**Problem to work on:**
Only one stretch of the data below should be repeated: the lines from the line containing "Write part 2" through the line containing "return t * t * (3 - 2 * t)", inclusive, exactly as they are.

*** Entries supplied ***

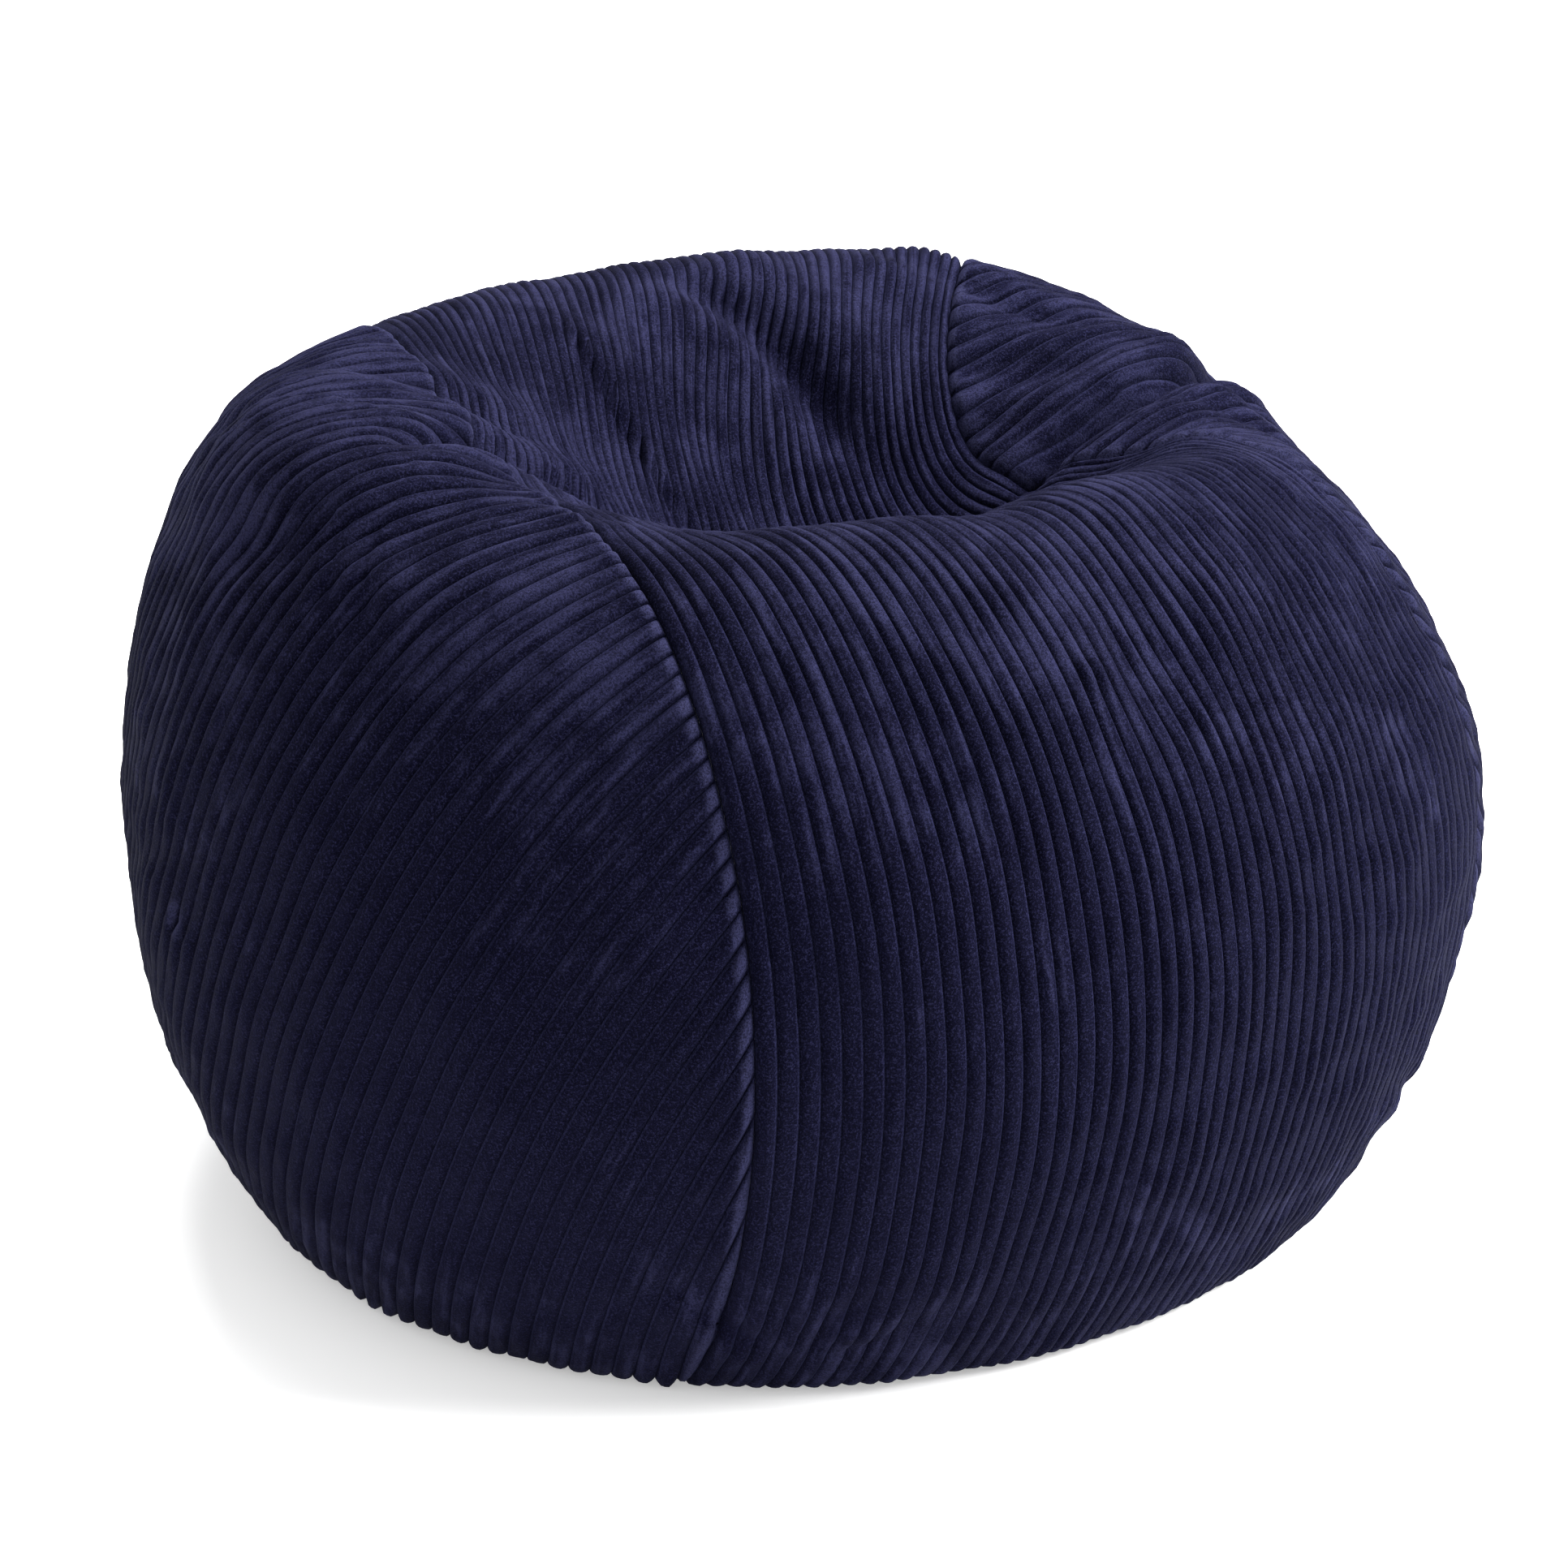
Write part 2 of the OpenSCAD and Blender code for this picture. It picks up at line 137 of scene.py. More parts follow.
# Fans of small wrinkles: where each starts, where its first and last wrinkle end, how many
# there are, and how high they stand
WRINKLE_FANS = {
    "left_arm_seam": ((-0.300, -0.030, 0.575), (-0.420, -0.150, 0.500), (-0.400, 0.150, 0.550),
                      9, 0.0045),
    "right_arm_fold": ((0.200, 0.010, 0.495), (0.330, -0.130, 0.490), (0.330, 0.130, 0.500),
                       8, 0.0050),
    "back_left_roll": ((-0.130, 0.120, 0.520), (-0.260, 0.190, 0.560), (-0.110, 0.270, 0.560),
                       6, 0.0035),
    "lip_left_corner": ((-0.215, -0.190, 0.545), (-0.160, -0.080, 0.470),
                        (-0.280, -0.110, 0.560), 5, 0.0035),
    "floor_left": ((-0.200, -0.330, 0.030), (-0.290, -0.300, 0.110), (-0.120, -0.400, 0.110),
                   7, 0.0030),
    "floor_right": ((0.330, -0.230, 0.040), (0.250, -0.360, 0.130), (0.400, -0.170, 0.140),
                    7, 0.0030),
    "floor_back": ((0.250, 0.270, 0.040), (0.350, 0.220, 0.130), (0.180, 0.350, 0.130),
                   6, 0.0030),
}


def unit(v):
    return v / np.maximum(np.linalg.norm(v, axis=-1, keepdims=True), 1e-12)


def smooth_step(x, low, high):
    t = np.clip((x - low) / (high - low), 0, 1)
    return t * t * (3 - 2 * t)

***
*** Entries supplied ***

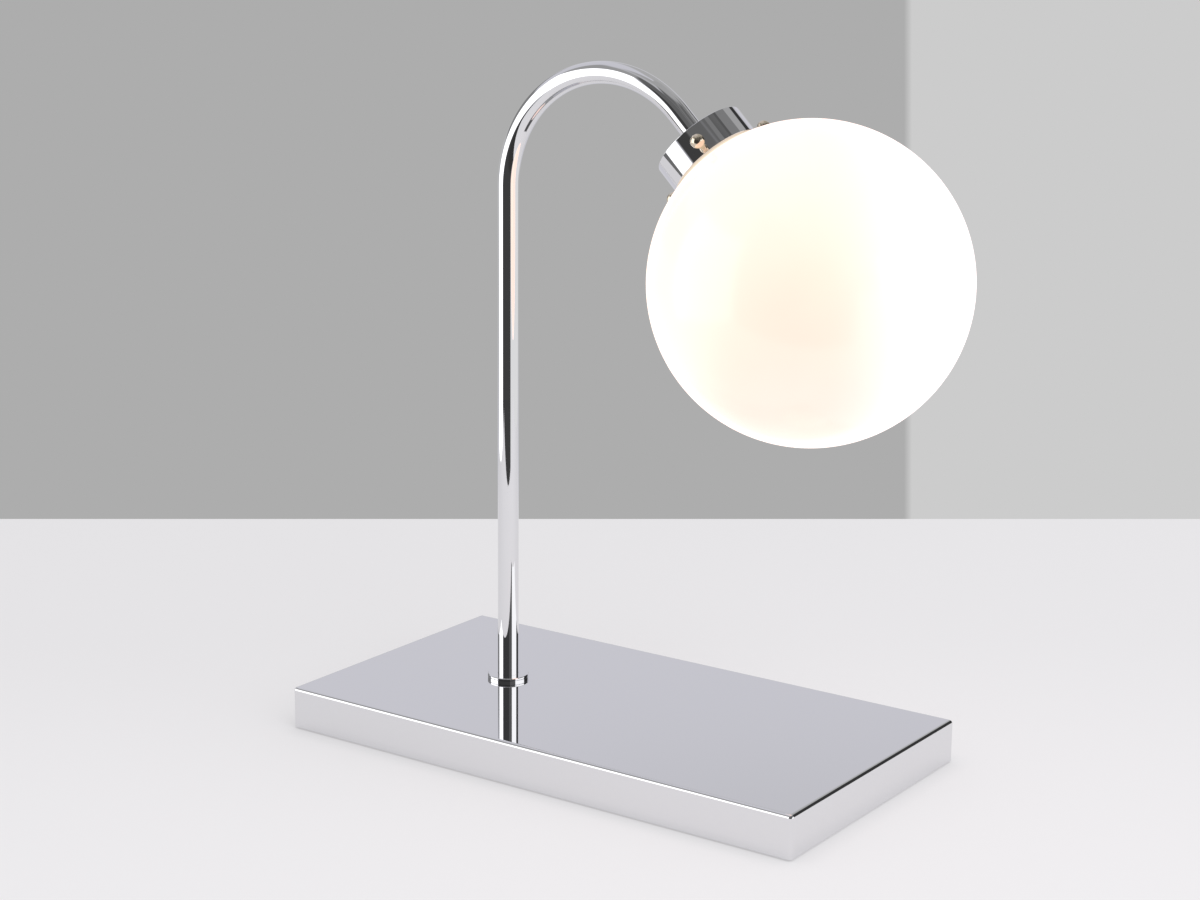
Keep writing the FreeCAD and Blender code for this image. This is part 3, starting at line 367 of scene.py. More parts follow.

***

**Response to the task:**
Write part 2 of the OpenSCAD and Blender code for this picture. It picks up at line 137 of scene.py. More parts follow.
# Fans of small wrinkles: where each starts, where its first and last wrinkle end, how many
# there are, and how high they stand
WRINKLE_FANS = {
    "left_arm_seam": ((-0.300, -0.030, 0.575), (-0.420, -0.150, 0.500), (-0.400, 0.150, 0.550),
                      9, 0.0045),
    "right_arm_fold": ((0.200, 0.010, 0.495), (0.330, -0.130, 0.490), (0.330, 0.130, 0.500),
                       8, 0.0050),
    "back_left_roll": ((-0.130, 0.120, 0.520), (-0.260, 0.190, 0.560), (-0.110, 0.270, 0.560),
                       6, 0.0035),
    "lip_left_corner": ((-0.215, -0.190, 0.545), (-0.160, -0.080, 0.470),
                        (-0.280, -0.110, 0.560), 5, 0.0035),
    "floor_left": ((-0.200, -0.330, 0.030), (-0.290, -0.300, 0.110), (-0.120, -0.400, 0.110),
                   7, 0.0030),
    "floor_right": ((0.330, -0.230, 0.040), (0.250, -0.360, 0.130), (0.400, -0.170, 0.140),
                    7, 0.0030),
    "floor_back": ((0.250, 0.270, 0.040), (0.350, 0.220, 0.130), (0.180, 0.350, 0.130),
                   6, 0.0030),
}


def unit(v):
    return v / np.maximum(np.linalg.norm(v, axis=-1, keepdims=True), 1e-12)


def smooth_step(x, low, high):
    t = np.clip((x - low) / (high - low), 0, 1)
    return t * t * (3 - 2 * t)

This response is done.